Первыми жертвами эмигрантских предместий становятся живущие там девушки-мусульманки. Их заставляют носить чадру (последние годы на улицах все чаще можно встретить молодых мусульманок в чадрах и черных, до полу, пальто), беспрекословно слушаться старших братьев и отца, выходить замуж за претендента по выбору старших. Отвозят четырнадцатилетнюю девочку на школьные каникулы на историческую родину, и домой она больше не возвращается. Не спросив ее согласия, родители организовали свадьбу и оставили дочь в чужой стране с незнакомыми людьми. 70 тысяч девушек во Франции — потенциальные жертвы подобных свадеб.

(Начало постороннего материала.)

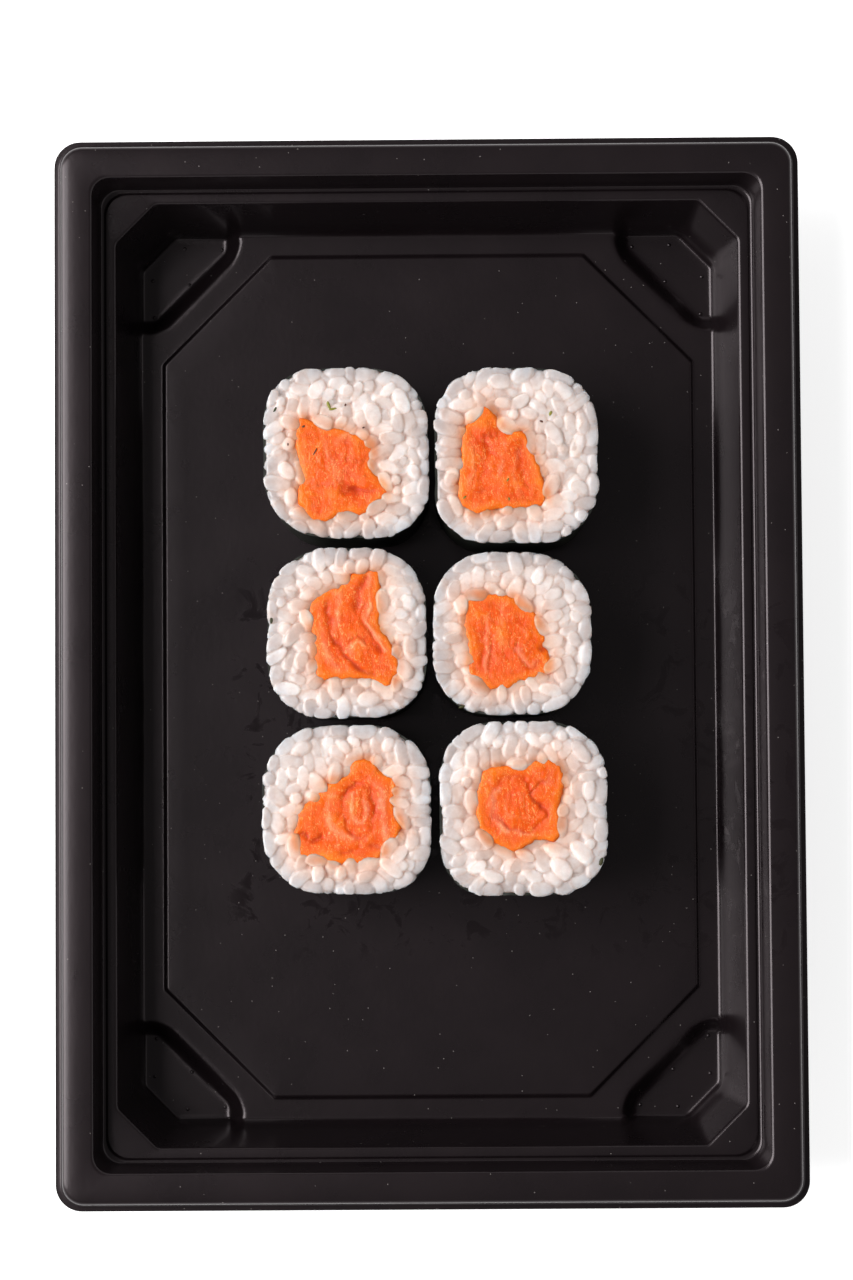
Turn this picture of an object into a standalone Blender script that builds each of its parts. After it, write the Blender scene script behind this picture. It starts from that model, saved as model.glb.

Отказ чреват наказанием.

В предместье Нёйи-сюр-Марн 13 ноября 2005 года была облита бензином и подожжена восемнадцатилетняя Шахерезада Белайни. Это сделал 25-летний пакистанец Амер Бутт за то, что она не захотела выйти за него замуж. Больше половины тела Шахерезады сожжено, лицо превратилось в неподвижную маску. В парижском пригороде Витри-сюр-Сен была заживо сожжена бывшим поклонником Соан Бензазин семнадцати лет. Чтобы заставить себя уважать, некоторые девушки становятся «амазонками». Носят мальчишескую одежду, дерутся, коротко стригут волосы. В лицеях объединяются в кланы и держат в страхе мальчишек Решение проблемы? Думаю, другая крайность.